Opps just saw the thread on .... gee... loft design... the info looks great!


----------



## DEEJAY7950 (Dec 13, 2006)

This is but one of many designs, take your time and look at the many designs out there that won't be very expensive! there is a link to"red rose lofts" somewhere but i forget where i put it, red rose shows many different designs based on a simple plan that you can tweak to your liking! Hope this helps!
http://members.cox.net/windsorloft/myYBloft.html


----------



## DEEJAY7950 (Dec 13, 2006)

Ah i think i found it!

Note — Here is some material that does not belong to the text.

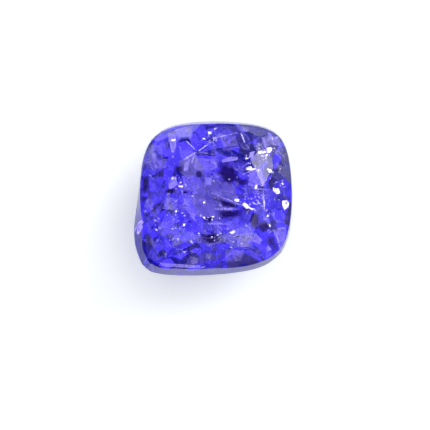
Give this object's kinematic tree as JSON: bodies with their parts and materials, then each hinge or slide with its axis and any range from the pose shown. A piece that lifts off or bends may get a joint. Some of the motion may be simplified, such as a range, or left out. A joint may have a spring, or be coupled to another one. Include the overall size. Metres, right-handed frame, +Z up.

Hope the link works, enjoy it    
http://www.redroselofts.com/starter_loft.htm


----------



## learning (May 19, 2006)

Hey Pigiidoodle!

Welcome to Pigeon Talk. Your story is very similar to my own. If you want to chronicle my pigeon comeback as it were, you can find it under the "Loft Advice" thread in the Loft Design section. 

If you go to any of the pigeon supply sites like Siegels, Global or Foy's they all have very good books on every aspect of pigeon keeping, including loft design. Two that I would suggest is "Lofts for Racing Pigeons" by Charles Heizman. This first was published some 40 years ago and has been updated several times. The other book I would recommend is "Fit to Prepare" by Bob Kinney who just recently passed away. There is a lot of good information in this book including a great section on loft design.

Hope this helps and good luck!

Dan


----------



## pigeedoodle (Dec 11, 2007)

Thanks much guys! I'm excited to have found such an excellent resource as this discussion forum -- I'm starting in on reading all the posts -- it may take me a few years to get through them  I hope to start on a loft this spring and then....to the pigeons.... that's going to be the killer decision


----------



## DEEJAY7950 (Dec 13, 2006)

Dan you sure have taken it (Loft building ) to a new level, most of us peons will never be able to afford the "pigeon castle" you just finished, sure is very beautiful to say the least! So please don't scare the new people away "lol" thinking they have to build a castle to keep some birds!


----------



## learning (May 19, 2006)

Hey DeeJay,

Thanks for the flatering compliments. I wish it was done, but I have the entire racing side interior to finish, the external aviaries, landing board, etc., etc. In all honesty it will probably never be done.  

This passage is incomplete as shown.